There are many other important applications of AMS radiocarbon dating. First, paleoclimatology, as a significant part of the effort at our laboratory, is devoted to studies related to global climate change. In any such study, accurate dating of the material is a prerequisite. Also, as we mentioned earlier, some changes in the 14C content of the atmosphere can be triggered by climatic changes caused by ocean circulation. Second, we have pioneered studies of in situ 14C produced directly in rock surfaces by cosmic ray spallation reactions. This "in situ 14C" allows us to estimate surface exposure ages in geomorphological samples.

Several important applications for this technique exist, which include dating of fault scarp motions for earthquake hazard estimates, determining the episodic nature of volcanic eruptions, and estimation of erosion rates, especially when combined with data from other radionuclides such as 10Be. Radiocarbon dating of earthquake faults where charcoal has been deposited is a way of estimating the recurrence time of earthquakes.
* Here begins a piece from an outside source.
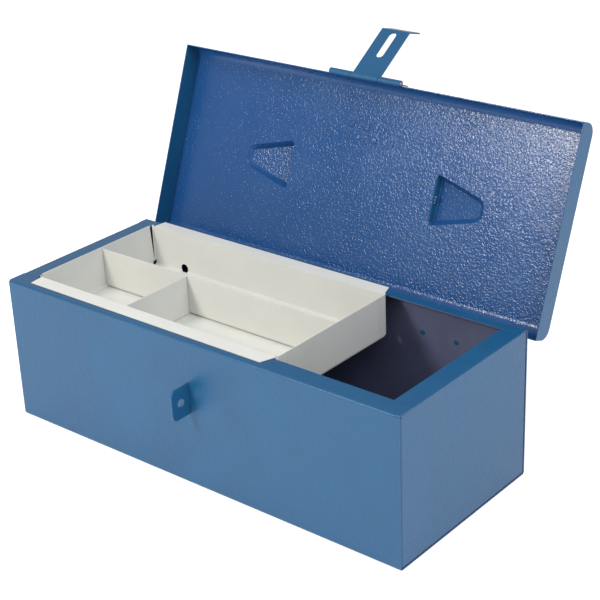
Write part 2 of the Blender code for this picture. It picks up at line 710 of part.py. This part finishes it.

Another interesting example of an application of radiocarbon is to the forest fire history in Yellowstone National Park. We were able to show a strong correlation between fire frequency, climate, and solar cycles. Fires became much more frequent during periods identified from local and regional climate proxy records as warm and dry, and a major pulse of fire-related debris-flow activity (enhanced flows of sediment and debris, including burned trees, in the years following large forest fires due to increased erosion) occurred at the height of the Medieval Warm Period, ca. 1050-1200 AD.

An important tool

AMS radiocarbon dating has become an important tool in age verification for works of art. Given appropriate consideration of its limitations, very specific age ranges can be assigned in most cases. Some samples fall into age ranges that result in a large spread of calibrated age. Nevertheless, a result that was expected to be 10th century and turns out to be 1700–1950 AD can give as much information as distinguishing between samples in a region for which very precise age ranges can be quoted.